Object modeling scripts:
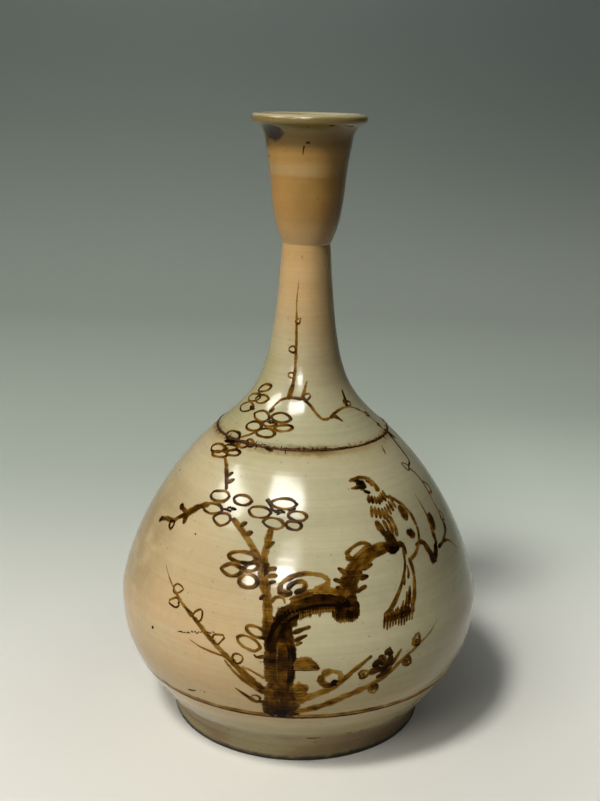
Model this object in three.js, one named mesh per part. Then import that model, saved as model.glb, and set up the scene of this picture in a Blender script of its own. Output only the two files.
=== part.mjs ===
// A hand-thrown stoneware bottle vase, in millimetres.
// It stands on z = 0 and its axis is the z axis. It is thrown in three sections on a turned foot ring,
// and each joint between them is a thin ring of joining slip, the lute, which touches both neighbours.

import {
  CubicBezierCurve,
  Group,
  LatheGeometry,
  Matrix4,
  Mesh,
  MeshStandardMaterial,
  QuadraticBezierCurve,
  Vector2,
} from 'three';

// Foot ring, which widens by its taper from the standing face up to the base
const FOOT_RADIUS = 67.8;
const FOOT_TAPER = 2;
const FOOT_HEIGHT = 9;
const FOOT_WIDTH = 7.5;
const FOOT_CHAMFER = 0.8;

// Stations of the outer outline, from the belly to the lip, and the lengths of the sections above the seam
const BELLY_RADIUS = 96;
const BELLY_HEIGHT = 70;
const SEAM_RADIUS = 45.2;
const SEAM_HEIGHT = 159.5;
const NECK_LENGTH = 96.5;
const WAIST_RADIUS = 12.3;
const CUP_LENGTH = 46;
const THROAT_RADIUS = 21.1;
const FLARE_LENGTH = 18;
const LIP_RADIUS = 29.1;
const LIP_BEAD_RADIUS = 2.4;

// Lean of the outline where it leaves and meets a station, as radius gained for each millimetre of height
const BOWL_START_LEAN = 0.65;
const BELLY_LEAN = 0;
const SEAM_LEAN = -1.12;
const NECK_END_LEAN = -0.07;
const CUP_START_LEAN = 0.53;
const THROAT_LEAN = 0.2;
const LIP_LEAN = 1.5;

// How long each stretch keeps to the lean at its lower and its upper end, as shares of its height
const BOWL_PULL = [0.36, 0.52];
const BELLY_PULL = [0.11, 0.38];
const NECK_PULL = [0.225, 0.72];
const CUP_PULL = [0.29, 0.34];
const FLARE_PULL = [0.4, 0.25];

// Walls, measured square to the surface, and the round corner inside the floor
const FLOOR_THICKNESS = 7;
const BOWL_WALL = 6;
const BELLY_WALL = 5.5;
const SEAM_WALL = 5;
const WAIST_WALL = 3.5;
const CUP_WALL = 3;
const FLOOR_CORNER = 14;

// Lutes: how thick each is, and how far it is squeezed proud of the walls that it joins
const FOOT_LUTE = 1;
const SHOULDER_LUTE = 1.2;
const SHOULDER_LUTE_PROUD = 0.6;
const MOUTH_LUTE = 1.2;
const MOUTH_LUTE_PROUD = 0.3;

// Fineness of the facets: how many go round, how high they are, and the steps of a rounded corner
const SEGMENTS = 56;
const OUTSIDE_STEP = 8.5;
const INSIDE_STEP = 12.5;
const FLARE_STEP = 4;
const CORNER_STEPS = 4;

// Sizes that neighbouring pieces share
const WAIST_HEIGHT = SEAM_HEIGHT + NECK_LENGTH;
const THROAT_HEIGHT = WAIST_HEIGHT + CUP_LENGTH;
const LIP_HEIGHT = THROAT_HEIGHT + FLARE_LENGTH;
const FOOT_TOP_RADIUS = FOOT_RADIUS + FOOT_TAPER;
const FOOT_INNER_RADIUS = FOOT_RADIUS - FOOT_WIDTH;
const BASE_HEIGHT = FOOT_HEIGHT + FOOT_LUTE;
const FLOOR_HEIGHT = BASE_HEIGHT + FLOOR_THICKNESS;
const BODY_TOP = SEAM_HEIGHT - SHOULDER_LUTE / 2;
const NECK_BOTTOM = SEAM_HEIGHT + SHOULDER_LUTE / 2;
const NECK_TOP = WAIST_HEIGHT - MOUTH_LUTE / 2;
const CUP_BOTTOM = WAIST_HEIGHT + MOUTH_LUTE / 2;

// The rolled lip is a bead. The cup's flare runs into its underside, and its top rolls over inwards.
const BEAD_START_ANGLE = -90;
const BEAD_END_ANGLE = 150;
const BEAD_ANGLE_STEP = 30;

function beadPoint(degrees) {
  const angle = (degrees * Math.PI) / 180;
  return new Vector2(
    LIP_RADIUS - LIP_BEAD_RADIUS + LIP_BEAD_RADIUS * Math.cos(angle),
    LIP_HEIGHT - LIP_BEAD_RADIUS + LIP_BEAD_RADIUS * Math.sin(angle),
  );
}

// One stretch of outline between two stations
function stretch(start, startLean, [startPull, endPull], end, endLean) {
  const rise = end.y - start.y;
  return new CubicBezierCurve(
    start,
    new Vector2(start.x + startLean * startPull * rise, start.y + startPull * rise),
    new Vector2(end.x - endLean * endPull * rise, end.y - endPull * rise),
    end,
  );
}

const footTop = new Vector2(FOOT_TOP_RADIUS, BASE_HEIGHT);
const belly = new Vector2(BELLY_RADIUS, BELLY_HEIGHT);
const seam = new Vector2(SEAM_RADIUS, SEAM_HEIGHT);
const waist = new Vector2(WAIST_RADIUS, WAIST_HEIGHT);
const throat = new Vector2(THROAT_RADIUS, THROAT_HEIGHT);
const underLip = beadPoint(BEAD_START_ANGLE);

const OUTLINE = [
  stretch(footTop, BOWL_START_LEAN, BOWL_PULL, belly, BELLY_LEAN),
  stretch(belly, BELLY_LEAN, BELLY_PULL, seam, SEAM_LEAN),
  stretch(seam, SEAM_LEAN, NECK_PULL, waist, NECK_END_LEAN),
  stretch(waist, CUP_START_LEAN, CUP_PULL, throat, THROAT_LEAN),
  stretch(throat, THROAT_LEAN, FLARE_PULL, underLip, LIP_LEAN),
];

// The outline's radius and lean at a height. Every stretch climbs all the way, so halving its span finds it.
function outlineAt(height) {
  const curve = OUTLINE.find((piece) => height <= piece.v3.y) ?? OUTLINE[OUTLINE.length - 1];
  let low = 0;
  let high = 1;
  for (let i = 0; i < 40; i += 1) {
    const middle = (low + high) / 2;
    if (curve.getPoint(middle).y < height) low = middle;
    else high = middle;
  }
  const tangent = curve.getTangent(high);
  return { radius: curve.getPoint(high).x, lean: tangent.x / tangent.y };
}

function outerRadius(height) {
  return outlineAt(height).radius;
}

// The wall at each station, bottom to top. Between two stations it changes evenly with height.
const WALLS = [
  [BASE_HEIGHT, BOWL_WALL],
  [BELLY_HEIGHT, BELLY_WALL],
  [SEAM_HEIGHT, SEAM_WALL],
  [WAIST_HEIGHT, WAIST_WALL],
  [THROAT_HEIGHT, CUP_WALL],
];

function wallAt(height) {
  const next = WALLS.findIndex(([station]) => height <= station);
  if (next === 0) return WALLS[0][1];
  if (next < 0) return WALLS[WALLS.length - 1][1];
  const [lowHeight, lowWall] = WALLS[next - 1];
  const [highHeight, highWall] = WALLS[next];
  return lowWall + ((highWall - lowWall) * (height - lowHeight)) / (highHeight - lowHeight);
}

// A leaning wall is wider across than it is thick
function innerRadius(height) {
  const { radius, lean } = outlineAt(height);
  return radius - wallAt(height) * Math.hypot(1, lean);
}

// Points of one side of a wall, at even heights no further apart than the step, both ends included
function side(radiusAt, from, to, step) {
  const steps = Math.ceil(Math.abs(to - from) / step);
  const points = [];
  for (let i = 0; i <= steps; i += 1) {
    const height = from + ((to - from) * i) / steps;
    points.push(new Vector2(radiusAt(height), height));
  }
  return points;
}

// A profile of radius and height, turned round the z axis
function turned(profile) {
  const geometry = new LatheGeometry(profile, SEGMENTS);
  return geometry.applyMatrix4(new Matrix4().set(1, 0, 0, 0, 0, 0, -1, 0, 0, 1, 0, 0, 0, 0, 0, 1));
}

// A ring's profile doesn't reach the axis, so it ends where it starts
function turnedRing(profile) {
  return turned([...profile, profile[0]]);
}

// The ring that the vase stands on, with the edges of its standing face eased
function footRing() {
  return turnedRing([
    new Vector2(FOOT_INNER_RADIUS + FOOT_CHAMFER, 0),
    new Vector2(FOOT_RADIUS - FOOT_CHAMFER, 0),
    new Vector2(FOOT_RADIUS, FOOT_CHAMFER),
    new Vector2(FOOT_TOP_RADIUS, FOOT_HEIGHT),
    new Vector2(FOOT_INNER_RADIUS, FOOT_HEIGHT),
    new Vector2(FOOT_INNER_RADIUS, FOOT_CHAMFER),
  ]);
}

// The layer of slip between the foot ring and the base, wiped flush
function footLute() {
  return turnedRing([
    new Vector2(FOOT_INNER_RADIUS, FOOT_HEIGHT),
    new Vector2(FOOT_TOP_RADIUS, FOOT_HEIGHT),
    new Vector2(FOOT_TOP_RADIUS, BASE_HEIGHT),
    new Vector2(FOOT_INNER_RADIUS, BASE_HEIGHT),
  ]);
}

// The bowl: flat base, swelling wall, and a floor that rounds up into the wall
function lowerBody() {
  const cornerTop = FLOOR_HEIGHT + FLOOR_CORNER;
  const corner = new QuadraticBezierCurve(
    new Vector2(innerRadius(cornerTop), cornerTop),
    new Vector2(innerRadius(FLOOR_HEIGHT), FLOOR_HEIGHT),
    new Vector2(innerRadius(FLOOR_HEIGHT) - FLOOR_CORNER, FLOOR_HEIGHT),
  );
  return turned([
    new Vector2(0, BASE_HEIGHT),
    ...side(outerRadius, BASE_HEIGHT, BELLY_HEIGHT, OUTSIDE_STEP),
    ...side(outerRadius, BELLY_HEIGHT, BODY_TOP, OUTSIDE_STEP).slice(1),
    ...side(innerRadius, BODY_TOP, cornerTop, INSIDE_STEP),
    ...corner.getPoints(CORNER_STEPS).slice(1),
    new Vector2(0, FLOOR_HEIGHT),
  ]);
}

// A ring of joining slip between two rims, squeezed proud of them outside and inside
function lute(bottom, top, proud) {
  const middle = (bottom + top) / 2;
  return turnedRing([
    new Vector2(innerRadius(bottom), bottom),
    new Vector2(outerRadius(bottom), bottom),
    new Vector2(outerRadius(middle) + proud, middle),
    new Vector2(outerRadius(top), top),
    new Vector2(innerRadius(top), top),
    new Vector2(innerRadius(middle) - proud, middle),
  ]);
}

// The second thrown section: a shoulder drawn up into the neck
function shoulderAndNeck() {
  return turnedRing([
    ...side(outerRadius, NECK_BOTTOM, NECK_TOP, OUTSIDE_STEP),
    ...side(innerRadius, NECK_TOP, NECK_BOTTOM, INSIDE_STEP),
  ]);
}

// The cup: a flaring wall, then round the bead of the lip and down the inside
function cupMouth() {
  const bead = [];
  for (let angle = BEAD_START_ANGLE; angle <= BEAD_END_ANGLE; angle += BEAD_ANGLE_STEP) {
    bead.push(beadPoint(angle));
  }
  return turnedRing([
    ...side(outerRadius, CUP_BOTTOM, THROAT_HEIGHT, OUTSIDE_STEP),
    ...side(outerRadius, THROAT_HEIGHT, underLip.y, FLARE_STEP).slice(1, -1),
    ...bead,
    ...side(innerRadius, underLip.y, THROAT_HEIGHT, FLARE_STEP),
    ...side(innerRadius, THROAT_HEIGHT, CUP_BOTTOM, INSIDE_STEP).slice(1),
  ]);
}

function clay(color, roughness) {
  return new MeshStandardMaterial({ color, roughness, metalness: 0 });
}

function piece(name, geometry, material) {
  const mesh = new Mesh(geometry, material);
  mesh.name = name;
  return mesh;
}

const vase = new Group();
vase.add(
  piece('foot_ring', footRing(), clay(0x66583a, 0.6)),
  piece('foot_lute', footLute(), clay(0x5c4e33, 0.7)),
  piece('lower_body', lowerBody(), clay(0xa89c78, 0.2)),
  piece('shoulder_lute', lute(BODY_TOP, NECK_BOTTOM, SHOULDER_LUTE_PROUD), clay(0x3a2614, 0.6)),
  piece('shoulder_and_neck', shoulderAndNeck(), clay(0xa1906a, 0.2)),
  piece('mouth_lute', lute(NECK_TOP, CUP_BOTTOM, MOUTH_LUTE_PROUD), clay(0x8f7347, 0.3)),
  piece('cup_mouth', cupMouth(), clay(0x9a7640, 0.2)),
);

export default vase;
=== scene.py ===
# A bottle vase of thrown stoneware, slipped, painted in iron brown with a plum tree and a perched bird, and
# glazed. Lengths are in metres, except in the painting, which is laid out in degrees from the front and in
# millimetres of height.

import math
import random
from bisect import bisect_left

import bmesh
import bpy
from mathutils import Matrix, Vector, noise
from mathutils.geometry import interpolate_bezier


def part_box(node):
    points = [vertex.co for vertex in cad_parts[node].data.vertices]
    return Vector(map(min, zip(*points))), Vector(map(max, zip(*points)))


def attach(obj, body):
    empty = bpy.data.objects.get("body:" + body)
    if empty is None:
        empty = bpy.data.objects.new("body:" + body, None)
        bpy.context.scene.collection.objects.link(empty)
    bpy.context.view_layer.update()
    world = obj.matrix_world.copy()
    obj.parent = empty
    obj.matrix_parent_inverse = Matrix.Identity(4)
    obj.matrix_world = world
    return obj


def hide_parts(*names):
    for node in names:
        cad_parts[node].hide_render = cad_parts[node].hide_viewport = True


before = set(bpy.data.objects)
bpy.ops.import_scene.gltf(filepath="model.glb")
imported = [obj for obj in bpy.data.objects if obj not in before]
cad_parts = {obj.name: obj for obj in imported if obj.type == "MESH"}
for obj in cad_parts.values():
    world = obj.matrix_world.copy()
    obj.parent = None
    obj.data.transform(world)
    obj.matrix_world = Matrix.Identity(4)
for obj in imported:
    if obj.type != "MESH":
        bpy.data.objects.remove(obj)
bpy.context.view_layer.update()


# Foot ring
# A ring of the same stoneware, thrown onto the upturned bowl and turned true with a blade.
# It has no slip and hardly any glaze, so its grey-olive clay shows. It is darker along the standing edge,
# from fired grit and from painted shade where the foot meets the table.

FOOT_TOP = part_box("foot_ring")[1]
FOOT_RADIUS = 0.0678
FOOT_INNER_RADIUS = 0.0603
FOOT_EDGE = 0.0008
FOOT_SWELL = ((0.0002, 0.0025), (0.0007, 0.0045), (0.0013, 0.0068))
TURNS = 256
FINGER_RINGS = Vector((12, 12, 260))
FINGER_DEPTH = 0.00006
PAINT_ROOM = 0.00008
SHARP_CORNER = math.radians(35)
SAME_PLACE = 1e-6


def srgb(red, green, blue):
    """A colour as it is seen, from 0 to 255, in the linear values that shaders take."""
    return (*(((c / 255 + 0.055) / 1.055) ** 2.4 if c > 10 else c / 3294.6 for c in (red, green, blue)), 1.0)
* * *
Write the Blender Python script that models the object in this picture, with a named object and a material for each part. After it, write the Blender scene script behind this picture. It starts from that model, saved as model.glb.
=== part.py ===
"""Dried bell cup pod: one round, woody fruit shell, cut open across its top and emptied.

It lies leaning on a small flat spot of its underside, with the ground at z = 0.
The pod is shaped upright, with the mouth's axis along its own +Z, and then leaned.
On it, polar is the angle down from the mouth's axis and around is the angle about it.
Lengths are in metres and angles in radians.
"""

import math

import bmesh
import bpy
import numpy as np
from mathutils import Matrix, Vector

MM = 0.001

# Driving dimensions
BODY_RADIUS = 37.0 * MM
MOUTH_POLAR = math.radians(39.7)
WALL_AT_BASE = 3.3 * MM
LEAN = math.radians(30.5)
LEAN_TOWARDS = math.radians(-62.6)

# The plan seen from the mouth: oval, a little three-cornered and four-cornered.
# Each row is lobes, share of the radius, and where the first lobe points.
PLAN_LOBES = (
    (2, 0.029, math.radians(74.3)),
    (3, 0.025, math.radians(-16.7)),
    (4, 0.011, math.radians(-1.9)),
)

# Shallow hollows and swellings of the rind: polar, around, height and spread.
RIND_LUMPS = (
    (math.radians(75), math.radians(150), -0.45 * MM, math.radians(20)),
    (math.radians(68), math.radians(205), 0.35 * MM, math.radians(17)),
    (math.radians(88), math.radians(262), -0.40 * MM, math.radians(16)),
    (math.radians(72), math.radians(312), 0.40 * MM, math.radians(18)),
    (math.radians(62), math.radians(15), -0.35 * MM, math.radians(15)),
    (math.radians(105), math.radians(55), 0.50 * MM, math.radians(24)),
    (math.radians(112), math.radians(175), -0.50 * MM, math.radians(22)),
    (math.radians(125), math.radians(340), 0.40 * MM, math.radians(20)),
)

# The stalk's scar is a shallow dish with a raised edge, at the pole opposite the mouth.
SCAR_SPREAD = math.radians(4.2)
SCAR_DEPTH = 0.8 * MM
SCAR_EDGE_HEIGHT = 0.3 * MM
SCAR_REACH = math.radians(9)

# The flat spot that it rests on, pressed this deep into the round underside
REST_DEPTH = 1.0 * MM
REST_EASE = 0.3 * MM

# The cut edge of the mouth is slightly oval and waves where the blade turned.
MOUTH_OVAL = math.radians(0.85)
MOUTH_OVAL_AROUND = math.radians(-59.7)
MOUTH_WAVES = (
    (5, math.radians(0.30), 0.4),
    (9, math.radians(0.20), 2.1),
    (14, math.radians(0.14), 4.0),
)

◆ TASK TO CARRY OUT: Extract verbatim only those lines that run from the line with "function clay(color, roughness)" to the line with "imported = [obj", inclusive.

◆ ANSWER IN FULL:
function clay(color, roughness) {
  return new MeshStandardMaterial({ color, roughness, metalness: 0 });
}

function piece(name, geometry, material) {
  const mesh = new Mesh(geometry, material);
  mesh.name = name;
  return mesh;
}

const vase = new Group();
vase.add(
  piece('foot_ring', footRing(), clay(0x66583a, 0.6)),
  piece('foot_lute', footLute(), clay(0x5c4e33, 0.7)),
  piece('lower_body', lowerBody(), clay(0xa89c78, 0.2)),
  piece('shoulder_lute', lute(BODY_TOP, NECK_BOTTOM, SHOULDER_LUTE_PROUD), clay(0x3a2614, 0.6)),
  piece('shoulder_and_neck', shoulderAndNeck(), clay(0xa1906a, 0.2)),
  piece('mouth_lute', lute(NECK_TOP, CUP_BOTTOM, MOUTH_LUTE_PROUD), clay(0x8f7347, 0.3)),
  piece('cup_mouth', cupMouth(), clay(0x9a7640, 0.2)),
);

export default vase;
=== scene.py ===
# A bottle vase of thrown stoneware, slipped, painted in iron brown with a plum tree and a perched bird, and
# glazed. Lengths are in metres, except in the painting, which is laid out in degrees from the front and in
# millimetres of height.

import math
import random
from bisect import bisect_left

import bmesh
import bpy
from mathutils import Matrix, Vector, noise
from mathutils.geometry import interpolate_bezier


def part_box(node):
    points = [vertex.co for vertex in cad_parts[node].data.vertices]
    return Vector(map(min, zip(*points))), Vector(map(max, zip(*points)))


def attach(obj, body):
    empty = bpy.data.objects.get("body:" + body)
    if empty is None:
        empty = bpy.data.objects.new("body:" + body, None)
        bpy.context.scene.collection.objects.link(empty)
    bpy.context.view_layer.update()
    world = obj.matrix_world.copy()
    obj.parent = empty
    obj.matrix_parent_inverse = Matrix.Identity(4)
    obj.matrix_world = world
    return obj


def hide_parts(*names):
    for node in names:
        cad_parts[node].hide_render = cad_parts[node].hide_viewport = True


before = set(bpy.data.objects)
bpy.ops.import_scene.gltf(filepath="model.glb")
imported = [obj for obj in bpy.data.objects if obj not in before]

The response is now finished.